___ Available data ___

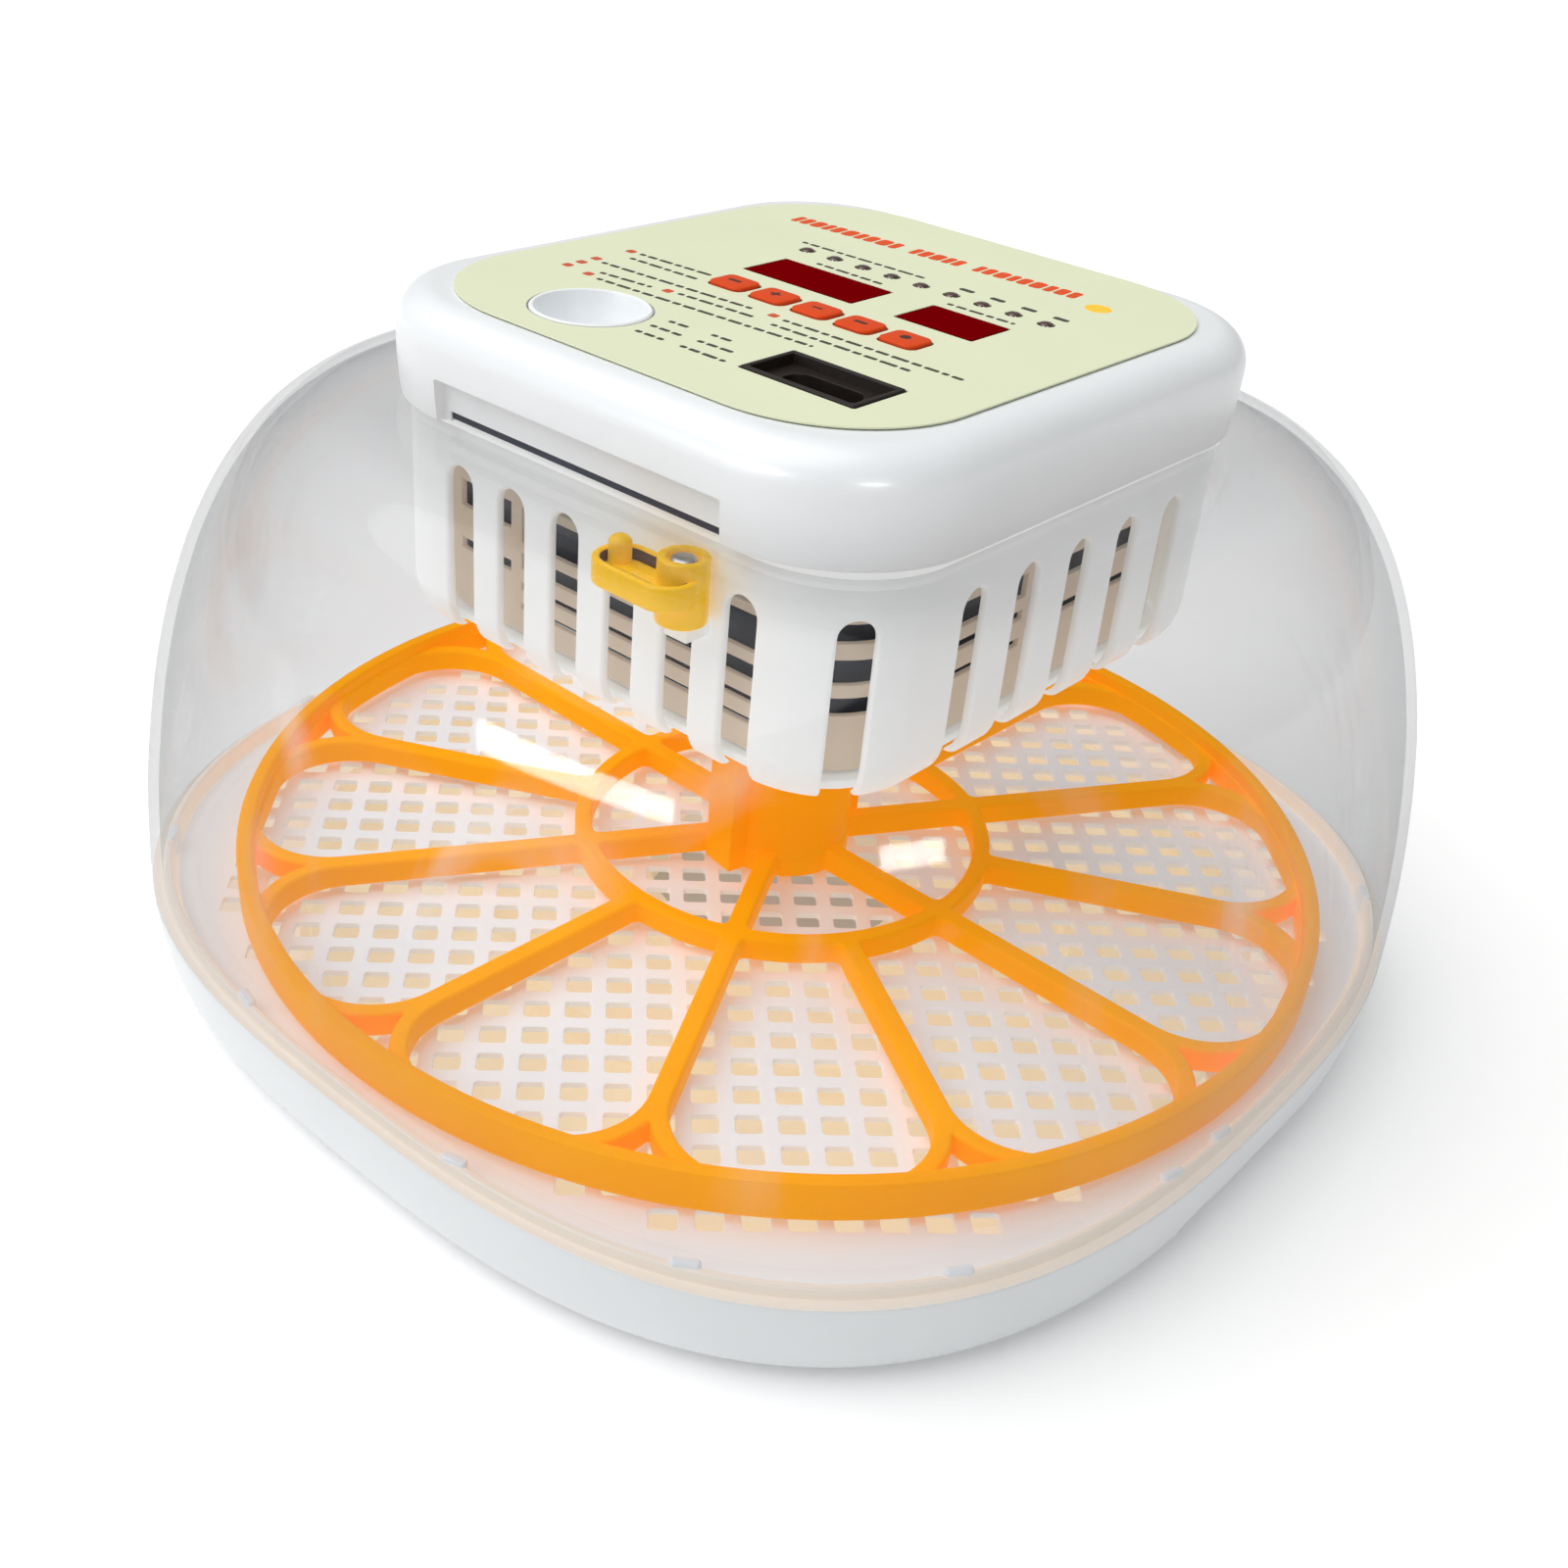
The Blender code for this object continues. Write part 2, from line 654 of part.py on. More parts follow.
def build_lid():
    """The white lid with its rounded edge, the notch over the lever and the panel's holes."""
    rings = [ring_rounded(shrink(LID_OUTER, 0.9), LID_BOTTOM)]
    rings.append(ring_rounded(LID_OUTER, LID_BOTTOM + 6.0))
    for k in range(5):
        t = math.radians(22.5 * k)
        back = LID_ROUND * (1.0 - math.cos(t))
        rise = LID_ROUND * math.sin(t)
        rings.append(ring_rounded(shrink(LID_OUTER, back), LID_TOP - LID_ROUND + rise))
    rings.append(ring_rounded(shrink(LID_INNER, 4.0), LID_TOP - 2.4))
    rings.append(ring_rounded(LID_INNER, LID_TOP - 5.5))
    rings.append(ring_rounded(LID_INNER, LID_BOTTOM))
    top = rings[:7]
    inner = rings[7:]
    bm = bmesh.new()
    rows = [[bm.verts.new(p) for p in ring] for ring in top + inner]
    count = PLAN_SEGMENTS
    for low, high in zip(rows[:-1], rows[1:]):
        if low is rows[6]:
            continue
        for i in range(count):
            j = (i + 1) % count
            bm.faces.new((low[i], low[j], high[j], high[i]))
    bm.faces.new(rows[6])
    bm.faces.new(rows[7])
    for i in range(count):
        j = (i + 1) % count
        bm.faces.new((rows[-1][i], rows[-1][j], rows[0][j], rows[0][i]))
    lid = finish("lid_shell", bm, WHITE, (0, 0, 0), 30.0)
    low = (-NOTCH_HALF, -80.0, LID_BOTTOM - 3.0)
    notch = box("cut_notch", low, (NOTCH_HALF, NOTCH_DEPTH_Y, NOTCH_TOP), None)
    low = (-NOTCH_HALF + 1.5, -76.0, LID_BOTTOM - 2.0)
    skirt = box("cut_skirt", low, (NOTCH_HALF - 1.5, -60.0, 130.5), None)
    holes = prism("cut_panel", panel_holes(0.3), LID_TOP - 8.0, LID_TOP + 3.0, None, smooth=None)
    cut(lid, notch, skirt, holes)
    label = loft(
        "panel_label",
        [ring_rounded(LABEL, LABEL_BOTTOM), ring_rounded(LABEL, LABEL_TOP)],
        LABEL_GREEN,
        smooth=None,
    )
    holes = prism("cut_label", panel_holes(0.35), LABEL_BOTTOM - 2.0, LABEL_TOP + 2.0, None, smooth=None)
    cut(label, holes)


def build_panel():
    """Windows, lamps, keys, mains inlet and water filler of the panel, and the board below."""
    for digits, (x, y, width, depth), back in ((3, DISPLAY_A, 25.4), (2, DISPLAY_B, 16.0)):
        window = rectangle(x, y, width, depth)
        prism(f"display_window_{digits}", [window], 147.0, LABEL_TOP + 0.1, RED_LENS, smooth=None)
        module = rectangle(x, y, back, 12.0)
        prism(f"display_module_{digits}", [module], 139.2, 146.0, BLACK, smooth=None)
    box("display_board", (-34.0, -20.0, 137.2), (40.0, 28.0, 138.8), BOARD)
    for k in range(5):
        x = BUTTON_FIRST[0] + BUTTON_PITCH * k
        y = BUTTON_FIRST[1]
        w = BUTTON_SIZE[0]
        d = BUTTON_SIZE[1]
        rings = [
            [(px, py, 145.6) for px, py in rounded(x, y, w, d, 1.6, 2)],
            [(px, py, LABEL_TOP + 0.45) for px, py in rounded(x, y, w, d, 1.6, 2)],
            [(px, py, LABEL_TOP + 0.8) for px, py in rounded(x, y, w - 0.7, d - 0.7, 1.3, 2)],
        ]
        loft(f"button_{k + 1}", rings, BUTTON_RED, origin=(x, y, LABEL_TOP))
    for k in range(9):
        middle = (LED_FIRST[0] + LED_PITCH * k, LED_FIRST[1])
        rings = [
            ring_circle(LED_RADIUS, 145.0, 8, middle),
            ring_circle(LED_RADIUS, LABEL_TOP + 0.1, 8, middle),
            ring_circle(LED_RADIUS * 0.55, LABEL_TOP + 0.45, 8, middle),
        ]
        loft(f"led_lens_{k + 1}", rings, LED_DARK)
    x, y, width, depth = INLET
    face = rectangle(x, y, width, depth)
    inlet = prism("mains_inlet", [face], 130.6, LABEL_TOP + 0.3, BLACK, smooth=None)
    socket = rounded(x, y, 16.4, 8.8, 4.35, 4)
    cut(inlet, prism("cut_socket", [socket], 137.4, LABEL_TOP + 3.0, None))
    for side in (-1, 1):
        middle = (x + side * 4.3, y)
        rings = [
            ring_circle(1.2, 137.7, 12, middle),
            ring_circle(1.2, 145.6, 12, middle),
            ring_circle(0.6, 146.4, 12, middle),
        ]
        loft(f"inlet_pin_{'left' if side < 0 else 'right'}", rings, PIN_METAL)
    levels = [
        (FUNNEL_RADIUS + 0.9, LABEL_TOP + 0.25),
        (FUNNEL_RADIUS, LABEL_TOP + 0.25),
        (FUNNEL_RADIUS - 0.5, 143.0),
        (8.2, 137.0),
        (3.9, 131.0),
        (3.7, 86.2),
        (5.2, 86.2),
        (5.4, 130.0),
        (9.8, 135.6),
        (FUNNEL_RADIUS + 0.9, 142.0),
    ]
    loft("water_filler", [ring_circle(r, z, 20, FUNNEL) for r, z in levels], WHITE, loop=True)


def build_lever():
    """The yellow vent lever: a dish and an upright finger on a pivot boss, with its screw and bracket."""
    px, py = LEVER_PIVOT
    place = (px, py, LEVER_BOSS[1])
    cx, cy, width, depth, corner = LEVER_DISH
    low, floor, top = LEVER_DISH_Z
    lever = prism("vent_lever", [rounded(cx, cy, width, depth, corner, 5)], low, top, YELLOW, place)
    narrow = 2.0 * LEVER_WALL
    hollow = rounded(cx, cy, width - narrow, depth - narrow, corner - LEVER_WALL, 5)
    cut(lever, prism("cut_lever_dish", [hollow], floor, top + 2.0, None, smooth=None))
    fx, fy, radius, tip = LEVER_FINGER
    join(
        lever,
        prism("add_lever_boss", [circle(px, py, LEVER_BOSS[0], 20)], *LEVER_BOSS[1:], YELLOW, place),
        prism("add_lever_finger", [circle(fx, fy, radius, 14)], low + 0.7, tip, YELLOW, place),
    )
    recess = circle(px, py, SCREW_RECESS[0], 16)
    cut(lever, prism("cut_screw_recess", [recess], SCREW_RECESS[1], 130.0, None, smooth=None))
    radius, under, head = SCREW_HEAD
    rings = [ring_circle(radius, under, 12, LEVER_PIVOT), ring_circle(radius, head - 0.4, 12, LEVER_PIVOT)]
    rings.append(ring_circle(radius * 0.6, head, 12, LEVER_PIVOT))
    loft("vent_lever_screw", rings, STEEL, origin=place)
    box("vent_lever_bracket", (px - 2.6, py - 1.2, 109.9), (px + 2.6, -65.9, 112.6), WHITE)


def build_inside():
    """Fan, heater, motor, drive shaft, guard, boards, probe and screws."""
    low = FAN_BOTTOM
    square = rounded(0, 0, 2 * FAN_HALF, 2 * FAN_HALF, 4.0)
    frame = prism("fan_frame", [square], low, FAN_TOP, MOTOR_BLACK)
    cut(frame, prism("cut_fan", [circle(0, 0, FAN_BORE, 32)], low - 2.0, FAN_TOP + 2.0, None))
    length = 2 * FAN_BORE + 4.0
    arms = prism("add_arms", [rectangle(0, 0, length, 4.0)], low + 0.1, low + 1.6, None)
    cross = prism("add_cross", [rectangle(0, 0, 4.0, length)], low + 0.2, low + 1.7, None)
    seat = prism("add_seat", [circle(0, 0, 12.0, 20)], low + 0.05, low + 1.9, None)
    join(frame, arms, cross, seat)
    rotor = loft("fan_rotor", [ring_circle(11.5, 108.4, 20), ring_circle(11.5, 118.6, 20)], MOTOR_BLACK)
    bm = bmesh.new()
    for k in range(7):
        rings = []
        for radius, low, lean in ((10.8, 109.0, 6.0), (25.8, 109.4, 9.0)):
            ring = []
            for u, z in ((-lean, low), (-lean + 1.2, low), (lean, low + 8.6), (lean - 1.2, low + 8.6)):
                half = math.asin(max(-0.9, min(0.9, u * 0.62 / radius)))
                t = 2.0 * math.pi * k / 7.0 + half
                ring.append((radius * math.cos(t), radius * math.sin(t), z))
            rings.append(ring)
        add_loft(bm, rings, False)
    join(rotor, finish("add_blades", bm, MOTOR_BLACK, (0, 0, 0), None))
    rings = []
    for t in angles(6):
        rings.append(ring_circle(36.5 + 2.0 * math.cos(t), 95.5 + 2.0 * math.sin(t), 24))
    loft("heater_ring", rings, HEATER, loop=True, smooth=60.0)
    motor = [
        ring_circle(MOTOR_RADIUS - 1.0, 87.4, 24),
        ring_circle(MOTOR_RADIUS, 88.4, 24),
        ring_circle(MOTOR_RADIUS, 102.0, 24),
        ring_circle(MOTOR_RADIUS - 1.5, 103.4, 24),
    ]
    loft("turning_motor", motor, STEEL)
    loft(
        "drive_shaft",
        [
            ring_circle(7.2, 54.0, 6),
            ring_circle(7.2, 72.0, 6),
            ring_circle(3.0, 72.4, 6),
            ring_circle(3.0, 87.0, 6),
        ],
        WHITE,
        smooth=None,
    )
    build_guard()
    box("power_board", (-34.0, 52.6, 92.0), (34.0, 54.2, 122.0), BOARD)
    box("transformer", (-12.0, 37.0, 99.0), (14.0, 52.2, 116.0), MOTOR_BLACK)
    probe = (6.0, 55.0)
    rings = [
        ring_circle(1.0, 66.0, 12, probe),
        ring_circle(2.2, 67.2, 12, probe),
        ring_circle(2.2, 78.0, 12, probe),
        ring_circle(3.4, 78.4, 12, probe),
        ring_circle(3.4, CAGE_BOTTOM - GAP, 12, probe),
    ]
    loft("climate_probe", rings, PIN_METAL)
    for i, (sx, sy) in enumerate(((1, 1), (-1, 1), (-1, -1), (1, -1))):
        middle = (sx * 41.5, sy * 45.0)
        rings = [
            ring_circle(2.2, CAGE_BOTTOM - 2.0, 12, middle),
            ring_circle(3.0, CAGE_BOTTOM - GAP, 12, middle),
        ]
        loft(f"cage_screw_{i + 1}", rings, STEEL)


def build_guard():
    """The round white guard under the fan, with the hole the drive shaft hangs through."""
    z = GUARD_BOTTOM
    levels = [
        (19.0, z),
        (GUARD_RADIUS, z),
        (GUARD_RADIUS, z + 1.8),
        (48.4, z + 2.2),
        (48.4, CAGE_BOTTOM - GAP),
        (46.4, CAGE_BOTTOM - GAP),
        (46.4, z + 2.0),
        (19.0, z + 2.0),
    ]
    guard = loft("fan_guard", [ring_circle(r, h, 28) for r, h in levels], WHITE, loop=True)
    slots = []
    for k in range(10):
        slots.append(turned(rounded(33.0, 0.0, 20.0, 6.0, 2.6, 1), 36.0 * k + 18.0))
    drip = circle(*FUNNEL, 3.1, 12)
    cut(guard, prism("cut_guard", slots, z - 2.0, z + 3.5, None))
    cut(guard, prism("cut_guard_drip", [drip], z - 2.0, CAGE_BOTTOM + 2.0, None))


build_base()
build_turner()
build_dome()
build_cage()
build_lid()
build_panel()
build_lever()
build_inside()
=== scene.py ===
"""Looks of a tabletop egg incubator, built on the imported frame.

Every length below is in millimetres in the frame's own axes and becomes metres when a piece is made.
"""
import math

import bmesh
import bpy
from mathutils import Matrix, Vector


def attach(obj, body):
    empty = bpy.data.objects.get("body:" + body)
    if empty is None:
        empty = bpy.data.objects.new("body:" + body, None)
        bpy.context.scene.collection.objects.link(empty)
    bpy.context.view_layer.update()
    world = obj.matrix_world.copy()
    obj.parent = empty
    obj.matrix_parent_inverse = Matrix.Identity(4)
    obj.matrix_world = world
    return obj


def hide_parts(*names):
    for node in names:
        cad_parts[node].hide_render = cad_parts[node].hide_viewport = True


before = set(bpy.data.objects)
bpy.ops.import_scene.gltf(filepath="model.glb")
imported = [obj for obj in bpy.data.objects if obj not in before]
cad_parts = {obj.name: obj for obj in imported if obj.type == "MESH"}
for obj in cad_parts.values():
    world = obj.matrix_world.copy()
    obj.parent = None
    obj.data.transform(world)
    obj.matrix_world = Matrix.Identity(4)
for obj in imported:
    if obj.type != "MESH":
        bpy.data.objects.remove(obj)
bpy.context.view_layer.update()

MM = 0.001
SEGMENTS = 192

# Plan shape of the tub, the grate and the dome.
PLAN_POWER = 2.75
SEAM_Z = 22.0
TUB_HALF = 126.4
GRATE_HALF = 121.6
GRATE_Z = (18.6, 21.4)
GRATE_PITCH = 8.12
GRATE_HOLE = (5.1, 4.9)
GRATE_REACH = 116.6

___

Problem requirements:
Return, please, the lines of the data from the first through the line containing "cut(label, holes)", both kept, exactly as they stand and nothing more.

Response:
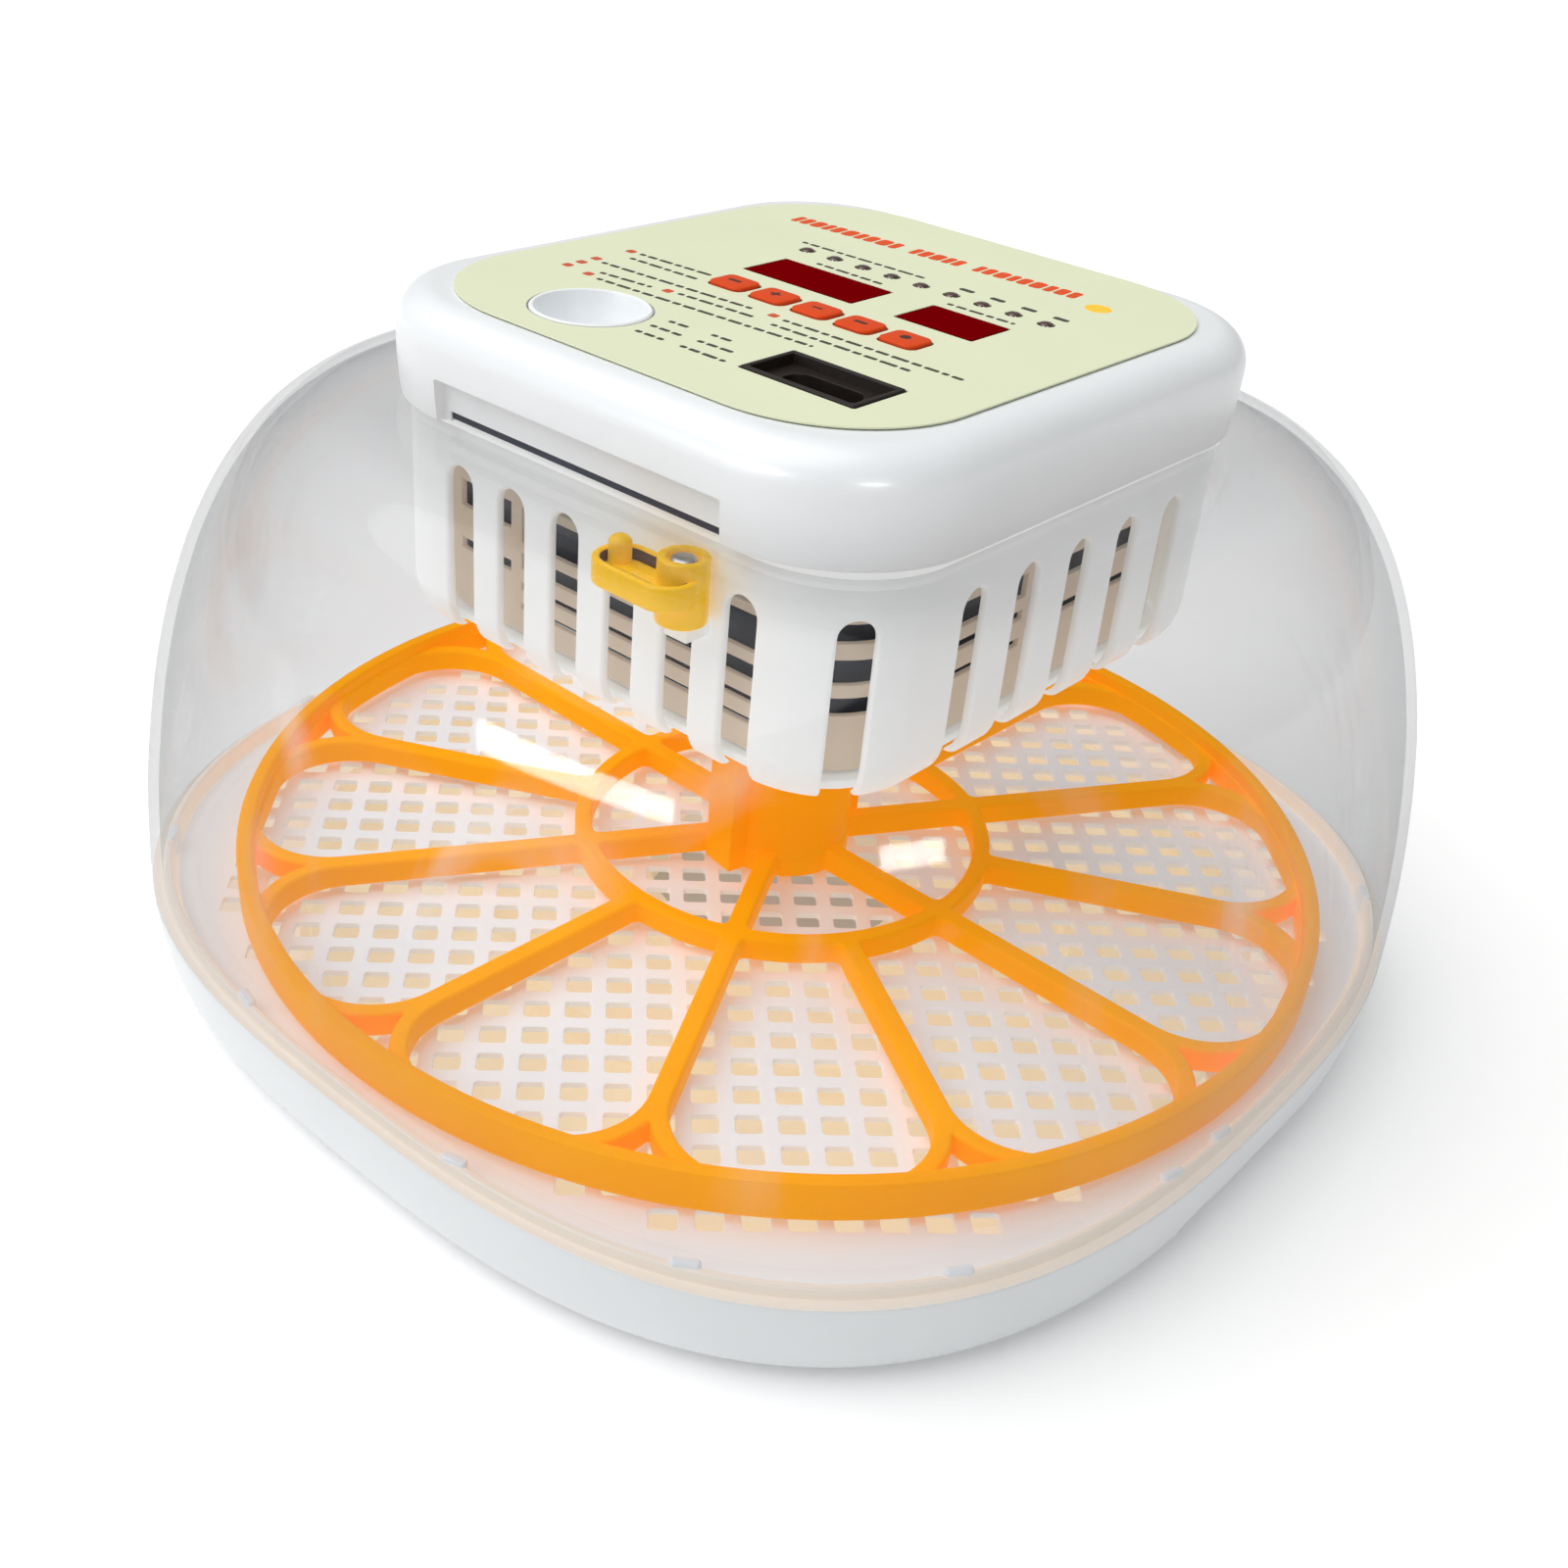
The Blender code for this object continues. Write part 2, from line 654 of part.py on. More parts follow.
def build_lid():
    """The white lid with its rounded edge, the notch over the lever and the panel's holes."""
    rings = [ring_rounded(shrink(LID_OUTER, 0.9), LID_BOTTOM)]
    rings.append(ring_rounded(LID_OUTER, LID_BOTTOM + 6.0))
    for k in range(5):
        t = math.radians(22.5 * k)
        back = LID_ROUND * (1.0 - math.cos(t))
        rise = LID_ROUND * math.sin(t)
        rings.append(ring_rounded(shrink(LID_OUTER, back), LID_TOP - LID_ROUND + rise))
    rings.append(ring_rounded(shrink(LID_INNER, 4.0), LID_TOP - 2.4))
    rings.append(ring_rounded(LID_INNER, LID_TOP - 5.5))
    rings.append(ring_rounded(LID_INNER, LID_BOTTOM))
    top = rings[:7]
    inner = rings[7:]
    bm = bmesh.new()
    rows = [[bm.verts.new(p) for p in ring] for ring in top + inner]
    count = PLAN_SEGMENTS
    for low, high in zip(rows[:-1], rows[1:]):
        if low is rows[6]:
            continue
        for i in range(count):
            j = (i + 1) % count
            bm.faces.new((low[i], low[j], high[j], high[i]))
    bm.faces.new(rows[6])
    bm.faces.new(rows[7])
    for i in range(count):
        j = (i + 1) % count
        bm.faces.new((rows[-1][i], rows[-1][j], rows[0][j], rows[0][i]))
    lid = finish("lid_shell", bm, WHITE, (0, 0, 0), 30.0)
    low = (-NOTCH_HALF, -80.0, LID_BOTTOM - 3.0)
    notch = box("cut_notch", low, (NOTCH_HALF, NOTCH_DEPTH_Y, NOTCH_TOP), None)
    low = (-NOTCH_HALF + 1.5, -76.0, LID_BOTTOM - 2.0)
    skirt = box("cut_skirt", low, (NOTCH_HALF - 1.5, -60.0, 130.5), None)
    holes = prism("cut_panel", panel_holes(0.3), LID_TOP - 8.0, LID_TOP + 3.0, None, smooth=None)
    cut(lid, notch, skirt, holes)
    label = loft(
        "panel_label",
        [ring_rounded(LABEL, LABEL_BOTTOM), ring_rounded(LABEL, LABEL_TOP)],
        LABEL_GREEN,
        smooth=None,
    )
    holes = prism("cut_label", panel_holes(0.35), LABEL_BOTTOM - 2.0, LABEL_TOP + 2.0, None, smooth=None)
    cut(label, holes)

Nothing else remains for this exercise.